L'accusation de conduite dangereuse causant des lésions corporelles ou la mort exige la preuve d'un lien de causalité entre la conduite du véhicule et de telles conséquences. À cet égard, la norme juridique applicable est que la conduite doit avoir contribué de manière appréciable aux lésions corporelles ou à la mort.
Par ailleurs, le Code de la sécurité routière (CSR) contient certaines dispositions relatives à la conduite d'un véhicule d'urgence.

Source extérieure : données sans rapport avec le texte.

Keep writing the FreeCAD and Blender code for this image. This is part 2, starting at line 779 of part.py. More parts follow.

L'article 378 précise que le conducteur d'un véhicule d'urgence ne doit actionner les feux clignotants ou pivotants ou les avertisseurs sonores ou un dispositif de changement des signaux lumineux de circulation visés à l'article 255 dont est muni son véhicule, que dans l'exercice de ses fonctions et si les circonstances l'exigent. Il n'est alors pas tenu de respecter certaines dispositions du CSR.

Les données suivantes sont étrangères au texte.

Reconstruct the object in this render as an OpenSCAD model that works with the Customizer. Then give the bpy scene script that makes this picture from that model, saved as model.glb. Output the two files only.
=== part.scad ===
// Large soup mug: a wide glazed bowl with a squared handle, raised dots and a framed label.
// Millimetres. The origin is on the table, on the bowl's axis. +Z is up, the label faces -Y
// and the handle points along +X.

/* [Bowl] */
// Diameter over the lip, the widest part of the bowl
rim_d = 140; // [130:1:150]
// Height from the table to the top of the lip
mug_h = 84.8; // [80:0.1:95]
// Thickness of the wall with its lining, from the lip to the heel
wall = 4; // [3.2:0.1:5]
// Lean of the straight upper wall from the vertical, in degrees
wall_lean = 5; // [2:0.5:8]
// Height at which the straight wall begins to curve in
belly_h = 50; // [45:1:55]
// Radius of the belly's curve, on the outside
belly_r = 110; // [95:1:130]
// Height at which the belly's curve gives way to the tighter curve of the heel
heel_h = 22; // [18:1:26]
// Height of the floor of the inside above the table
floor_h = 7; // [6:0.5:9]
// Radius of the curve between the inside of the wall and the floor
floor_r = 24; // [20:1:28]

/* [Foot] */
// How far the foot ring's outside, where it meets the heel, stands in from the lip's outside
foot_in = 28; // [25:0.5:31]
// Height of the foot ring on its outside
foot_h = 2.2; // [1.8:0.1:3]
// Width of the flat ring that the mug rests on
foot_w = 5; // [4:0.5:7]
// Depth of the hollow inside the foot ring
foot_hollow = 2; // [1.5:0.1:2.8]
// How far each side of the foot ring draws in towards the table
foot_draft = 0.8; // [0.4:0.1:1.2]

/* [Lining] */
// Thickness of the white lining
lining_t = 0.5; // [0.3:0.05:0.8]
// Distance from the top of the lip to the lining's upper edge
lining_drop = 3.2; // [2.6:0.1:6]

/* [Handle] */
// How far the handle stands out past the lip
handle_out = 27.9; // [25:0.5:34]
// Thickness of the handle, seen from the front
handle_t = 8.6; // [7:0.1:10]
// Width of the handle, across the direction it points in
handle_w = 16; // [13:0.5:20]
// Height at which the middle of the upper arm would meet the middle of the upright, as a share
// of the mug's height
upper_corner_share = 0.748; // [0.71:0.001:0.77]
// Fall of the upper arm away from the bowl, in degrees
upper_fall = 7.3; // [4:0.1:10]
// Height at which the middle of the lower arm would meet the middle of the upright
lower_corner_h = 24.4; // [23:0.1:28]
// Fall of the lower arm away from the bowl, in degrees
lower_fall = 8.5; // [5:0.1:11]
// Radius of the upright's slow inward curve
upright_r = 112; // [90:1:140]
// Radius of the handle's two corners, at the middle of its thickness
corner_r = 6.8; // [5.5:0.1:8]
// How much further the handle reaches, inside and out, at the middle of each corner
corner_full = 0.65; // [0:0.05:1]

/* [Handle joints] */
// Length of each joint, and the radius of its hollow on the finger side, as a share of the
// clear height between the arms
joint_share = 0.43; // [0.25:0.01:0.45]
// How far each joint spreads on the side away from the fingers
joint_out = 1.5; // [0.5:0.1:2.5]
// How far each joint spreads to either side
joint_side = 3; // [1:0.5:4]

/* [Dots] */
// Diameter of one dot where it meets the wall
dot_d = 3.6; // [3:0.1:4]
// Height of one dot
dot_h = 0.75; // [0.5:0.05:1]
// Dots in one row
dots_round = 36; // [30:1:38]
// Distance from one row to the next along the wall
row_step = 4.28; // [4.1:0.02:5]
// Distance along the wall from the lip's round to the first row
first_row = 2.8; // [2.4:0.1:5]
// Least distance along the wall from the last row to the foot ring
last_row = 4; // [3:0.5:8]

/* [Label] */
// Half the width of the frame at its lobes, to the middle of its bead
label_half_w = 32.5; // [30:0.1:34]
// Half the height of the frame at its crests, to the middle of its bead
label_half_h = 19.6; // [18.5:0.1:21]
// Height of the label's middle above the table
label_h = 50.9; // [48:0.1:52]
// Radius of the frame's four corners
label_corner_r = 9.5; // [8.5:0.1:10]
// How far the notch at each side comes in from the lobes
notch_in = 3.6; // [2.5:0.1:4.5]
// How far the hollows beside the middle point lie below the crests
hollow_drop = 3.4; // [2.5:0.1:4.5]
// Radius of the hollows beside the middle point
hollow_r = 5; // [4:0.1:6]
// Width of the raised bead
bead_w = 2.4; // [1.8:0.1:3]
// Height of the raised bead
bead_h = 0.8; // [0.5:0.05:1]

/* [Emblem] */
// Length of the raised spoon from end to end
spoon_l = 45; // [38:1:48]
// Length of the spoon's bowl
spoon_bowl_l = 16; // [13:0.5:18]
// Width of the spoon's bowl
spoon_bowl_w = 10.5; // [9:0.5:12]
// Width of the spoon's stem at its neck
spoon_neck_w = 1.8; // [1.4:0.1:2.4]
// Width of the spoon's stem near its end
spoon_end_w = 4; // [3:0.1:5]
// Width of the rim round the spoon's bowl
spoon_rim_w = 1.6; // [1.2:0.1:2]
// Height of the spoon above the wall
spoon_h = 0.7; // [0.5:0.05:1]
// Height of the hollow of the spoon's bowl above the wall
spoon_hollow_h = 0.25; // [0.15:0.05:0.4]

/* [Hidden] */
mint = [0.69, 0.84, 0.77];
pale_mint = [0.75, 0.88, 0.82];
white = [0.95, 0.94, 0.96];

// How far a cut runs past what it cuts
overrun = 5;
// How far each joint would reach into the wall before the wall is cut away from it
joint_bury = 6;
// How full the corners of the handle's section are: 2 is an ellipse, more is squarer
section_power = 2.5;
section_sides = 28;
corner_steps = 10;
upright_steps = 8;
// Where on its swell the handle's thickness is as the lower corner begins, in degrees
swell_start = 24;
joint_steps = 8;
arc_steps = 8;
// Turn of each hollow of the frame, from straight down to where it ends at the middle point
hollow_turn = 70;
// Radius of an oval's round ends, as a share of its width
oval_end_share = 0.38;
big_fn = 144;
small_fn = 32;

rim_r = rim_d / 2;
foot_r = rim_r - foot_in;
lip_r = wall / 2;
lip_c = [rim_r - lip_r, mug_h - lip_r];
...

Dans ce dossier, deux agents sont impliqués. Le premier n'a pas commis l'infraction de conduite dangereuse. En effet, alors qu'il était en accélération afin de tenter de rattraper l'homme, il l'a rapidement perdu de vue. Donc, il n'y a pas eu de poursuite à cette étape.
Quant au second agent, la preuve révèle qu'il tentait de rejoindre l'homme, mais ce dernier était loin devant lui. L'accident subi par l'homme ne résulte donc pas de la conduite du policier et aucun élément ne tend à établir qu'il a commis une infraction criminelle à cette occasion.

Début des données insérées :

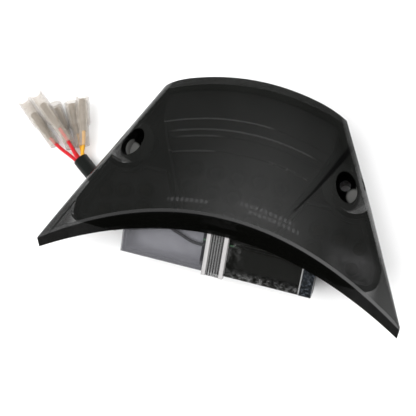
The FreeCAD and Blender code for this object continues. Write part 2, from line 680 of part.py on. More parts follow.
def bundle_axes():
    """Direction of the sheath's last run and the sideways unit vector."""
    before, mouth = (vec(*SHEATH_ROUTE[n]) for n in (-2, -1))
    along = mouth - before
    along.normalize()
    return before, mouth, along, along.cross(UP)


def lead_route(lead):
    """Points of one lead wire, from inside the sheath into its sleeve."""
    angle, reach = lead[1], lead[4]
    before, mouth, along, aside = bundle_axes()
    start = before + along * WIRE_START
    tail, axis, _ = sleeve_axis(lead)

    def spoke(degrees):
        turn = math.radians(degrees)
        return (aside * math.cos(turn) + UP * math.sin(turn)) * WIRE_RING_R

    return [start + spoke(angle + WIRE_LAY), (start + mouth) * 0.5 + spoke(angle),
            mouth + spoke(angle), tail + axis * TAIL_PLAY, tail + axis * reach]


def sleeve_axis(lead):
    """Where the sleeve's tail is, the unit vector to its head, and its length."""
    tail, head = (vec(*point) for point in lead[2:4])
    axis = head - tail
    length = axis.Length
    axis.normalize()
    return tail, axis, length


def turned(profile, start, axis):
    """Solid turned from (distance along the axis, radius) points about the axis from start."""
    points = [vec(radius, 0, along) for along, radius in profile]
    face = Part.Face(Part.makePolygon(points + points[:1]))
    solid = face.revolve(vec(0, 0, 0), UP, 360)
    solid.Placement = FreeCAD.Placement(start, FreeCAD.Rotation(UP, axis))
    return solid


def sleeve(lead):
    start, axis, length = sleeve_axis(lead)
    step = SLEEVE_STEP * length
    wide = (SLEEVE_STEP + SLEEVE_CONE) * length
    edge = SLEEVE_TAIL_R - SLEEVE_BORE_R
    profile = [(0, SLEEVE_BORE_R), (0, SLEEVE_TAIL_R - edge / 3), (edge / 3, SLEEVE_TAIL_R),
               (step, SLEEVE_TAIL_R), (wide, SLEEVE_HEAD_R), (length - edge / 2, SLEEVE_HEAD_R),
               (length, SLEEVE_HEAD_R - edge / 2), (length, SLEEVE_CHAMBER_R),
               (wide, SLEEVE_CHAMBER_R), (step, SLEEVE_BORE_R + CLEAR)]
    return turned(profile, start, axis)


def terminal(lead):
    """Bullet receptacle: a crimp over the wire's end, then an open barrel with a rolled mouth."""
    start, axis, _ = sleeve_axis(lead)
    reach = lead[4]
    barrel = reach + CRIMP_LENGTH - TERMINAL_GRIP
    end = barrel + BARREL_LENGTH
    profile = [(reach - TERMINAL_GRIP, WIRE_R + FIT), (reach - TERMINAL_GRIP, CRIMP_R),
               (barrel - 1.5, CRIMP_R), (barrel, BARREL_R), (end - 0.8, BARREL_R),
               (end, BARREL_R - 0.2), (end, BARREL_BORE_R), (barrel + 0.5, BARREL_BORE_R),
               (reach + 0.3, WIRE_R * 0.6), (reach + FIT, WIRE_R + FIT)]
    return turned(profile, start, axis)


def show_sizes(nodes):
    for name in sorted(nodes):
        solids = nodes[name]
        volume = sum(solid.Volume for solid in solids)
        print(f"{name}: {len(solids)} solids, {volume:.0f} mm3")


def export(nodes):
    os.makedirs("parts", exist_ok=True)
    for name, solids in nodes.items():
        moved = [solid.translated(vec(0, -MIDDLE_Y, 0)) for solid in solids]
        shape = moved[0] if len(moved) == 1 else Part.makeCompound(moved)
        shape.exportStep(os.path.join("parts", name + ".step"))


def lamp_nodes():
    sides = (("left", -1), ("right", 1))
    spots = [(side * x, y) for side in (-1, 1) for x, y in POSTS]
    board_top = BOARD_Z + BOARD_T
    tail_board = drilled(tail_region(BOARD_GAP, BOARD_Z, board_top), spots)
    nodes = {
        "smoked_lens": [smoked_lens()],
        "lens_gasket": lens_gasket(),
        "housing": [housing()],
        "plate_window": [plate_window()],
        "plate_reflector": [plate_reflector()],
        "plate_lamp_board": [plate_board()],
        "plate_leds": [plate_led(x) for x in (-PLATE_LED_X, PLATE_LED_X)],
        "plate_lamp_wire": [cord("plate_lamp_wire", PLATE_WIRE_ROUTE, PLATE_WIRE_R)[0]],
        "tail_reflector": [tail_reflector()],
        "tail_board": [tail_board],
        "tail_leds": [led(x, y, board_top) for x, y in tail_spots()],
        "board_resistors": row_of_parts(RESISTOR_COUNT, RESISTOR_Y, RESISTOR_R, RESISTOR_LENGTH),
        "board_diodes": row_of_parts(DIODE_COUNT, DIODE_Y, DIODE_R, DIODE_LENGTH),
        "board_screws": [board_screw(x, y) for x, y in spots],
        "mounting_dampers": [damper(side) for _, side in sides],
        "mounting_collars": [collar(side) for _, side in sides],
    }
    for word, side in sides:
        board = drilled(signal_region(side, BOARD_GAP, BOARD_Z, board_top), spots)
        nodes["signal_reflector_" + word] = [signal_reflector(side)]
        nodes["signal_board_" + word] = [board]
        nodes["signal_leds_" + word] = [led(side * x, y, board_top) for x, y in SIGNAL_LEDS]
    return nodes


def lead_nodes():
    nodes = {
        "cable_grommet": [cable_grommet()],
        "inner_leads": [inner_lead(lead[1]) for lead in LEADS],
        "cable_sheath": [cable_sheath()],
    }
    for lead in LEADS:
        nodes["wire_" + lead[0]] = [cord("wire_" + lead[0], lead_route(lead), WIRE_R)[0]]
        nodes["terminal_" + lead[0]] = [terminal(lead)]
        nodes["sleeve_" + lead[0]] = [sleeve(lead)]
    return nodes


if __name__ == "__main__":
    all_nodes = lamp_nodes()
    all_nodes.update(lead_nodes())
    show_sizes(all_nodes)
    export(all_nodes)
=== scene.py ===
"""Looks of the smoked motorcycle tail light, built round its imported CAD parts."""

import json
import math

import bpy
from mathutils import Matrix, Vector


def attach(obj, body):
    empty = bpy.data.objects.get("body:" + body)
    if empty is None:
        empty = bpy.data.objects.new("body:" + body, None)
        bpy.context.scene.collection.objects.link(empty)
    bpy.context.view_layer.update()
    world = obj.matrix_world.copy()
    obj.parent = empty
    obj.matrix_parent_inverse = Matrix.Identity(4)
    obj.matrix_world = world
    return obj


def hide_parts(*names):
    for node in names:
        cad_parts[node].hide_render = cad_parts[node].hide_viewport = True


MM = 0.001
UP = Vector((0, 0, 1))

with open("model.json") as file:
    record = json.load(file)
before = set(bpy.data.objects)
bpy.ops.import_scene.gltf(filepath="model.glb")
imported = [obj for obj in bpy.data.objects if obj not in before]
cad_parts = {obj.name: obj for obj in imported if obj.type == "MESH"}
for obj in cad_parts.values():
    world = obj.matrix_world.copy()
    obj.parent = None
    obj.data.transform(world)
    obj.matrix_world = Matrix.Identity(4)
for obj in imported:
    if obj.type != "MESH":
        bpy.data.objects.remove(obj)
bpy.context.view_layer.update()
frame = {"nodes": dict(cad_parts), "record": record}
scene = bpy.context.scene
nodes = frame["nodes"]

# ---- lead: places in millimetres in the CAD frame ------------------------------------------------
SHEATH_WIDTH = 8.4
SHEATH_LENGTH = 54.2
SHEATH_ROUTE = (
    (-40.5, -17.95, 7.1), (-54.1, -17.95, 7.1), (-67.4, -15.55, 5.1),
    (-79.4, -9.25, 4.25), (-90.2, -1.15, 4.25),
)
WIRE_WIDTH = 1.9
WIRE_RING_R = 2.0
WIRE_START = 1.0      # the wires begin this far past the sheath's last point but one
WIRE_LAY = 25.0       # degrees that the bundle twists on the way to the mouth
TAIL_PLAY = 1.5       # the wires have turned into their sleeves this far inside the tails

# Each wire: name, place in the bundle in degrees, the tail and head of its connector sleeve, how
# deep it reaches into the sleeve, and its length.
LEADS = (
    ("red_1", 190.0, (-107.3, 3.35, 3.4), (-132.0, 24.15, 4.7), 9.0, 38.4),
    ("red_2", 120.0, (-96.1, 5.95, 11.3), (-123.0, 27.95, 10.5), 13.6, 36.4),
    ("red_3", 250.0, (-97.6, 3.75, 3.4), (-114.1, 25.95, 3.7), 10.8, 32.2),
    ("yellow_1", 320.0, (-92.4, 6.05, 3.4), (-104.7, 28.75, 3.7), 11.0, 30.2),
    ("yellow_2", 55.0, (-88.6, 6.15, 7.7), (-96.7, 31.85, 8.4), 12.2, 30.7),
)

# ---- places that the finishes follow, in metres --------------------------------------------------
# A pair is where a gradual change starts and ends, or the two ends of an extent. A SOFT value is
# half the width of an edge's blur.

# The lens's wells, with light getting down to the same place on both sides, as a painted spot of light
# on the wells' walls.
WELL_MIDDLE = Vector((0.0532, 0.01025))
WELL_REACH = 0.0086
WELL_RIM = (0.0105, 0.0135)     # distances from a well's middle
CROWN_LOW = 0.027               # the lens's crown is above this near the wells
LIT_SPOT_MIDDLE = (0.0572, 0.0085, 0.0215)
LIT_SPOT_EDGE = (0.0040, 0.0052)    # distances from the painted light spot's middle

# The skirt along the lens's front edge, and the narrow land above it, which carries a painted highlight.
SKIRT_FACING = -0.55            # the skirt's faces look forwards at least this much
SKIRT_FADES = (0.055, 0.088)    # out to the sides
LAND_FACING = -0.2
LAND_BRIGHTENS = (-0.03, 0.06)  # the painted highlight brightens from left to right
LAND_EDGE = (-0.01735, -0.01695)
FRONT_BEND = 3.753              # the front edge runs forwards by this times x squared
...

Conséquemment, à la suite de son analyse, le DPCP est d'avis que la preuve ne révèle pas la commission d'une infraction criminelle par les policiers de la SQ impliqués dans cet événement.
Le DPCP fournit, au nom de l'État, un service de poursuites criminelles et pénales indépendant de toute considération de nature politique, et ce, de façon à préserver l'intégrité du processus judiciaire tout en assurant la protection de la société, dans la recherche de l'intérêt de la justice et de l'intérêt public, de même que dans le respect de la règle de droit et des intérêts légitimes des personnes victimes et des témoins.
Chaque dossier soumis au DPCP est analysé avec rigueur et impartialité. La norme qui guide les procureurs concernant l'opportunité d'entreprendre une poursuite est prévue à la directive ACC-3. En droit criminel, le fardeau de la preuve que doit satisfaire la poursuite est très exigeant. En raison du principe de la présomption d'innocence, la poursuite doit en effet faire une démonstration hors de tout doute raisonnable de la culpabilité de l'accusé devant le tribunal.
La décision de poursuivre ou non est une décision discrétionnaire prise par le procureur dans l'exécution de ses obligations professionnelles sans crainte d'ingérence judiciaire ou politique et sans céder à la pression médiatique. Par ailleurs, ce n'est pas la tâche du procureur de se prononcer sur une possible faute civile ou déontologique. Il ne cherche que les éléments lui permettant de conclure qu'un acte criminel a été commis et de déterminer s'il peut raisonnablement en faire la preuve. Il ne lui appartient pas non plus de formuler des commentaires ou des recommandations concernant les méthodes d'intervention policière.
La publication des motifs qui étayent la décision de ne pas porter d'accusation dans certains dossiers revêt un caractère exceptionnel et s'appuie sur des lignes directrices.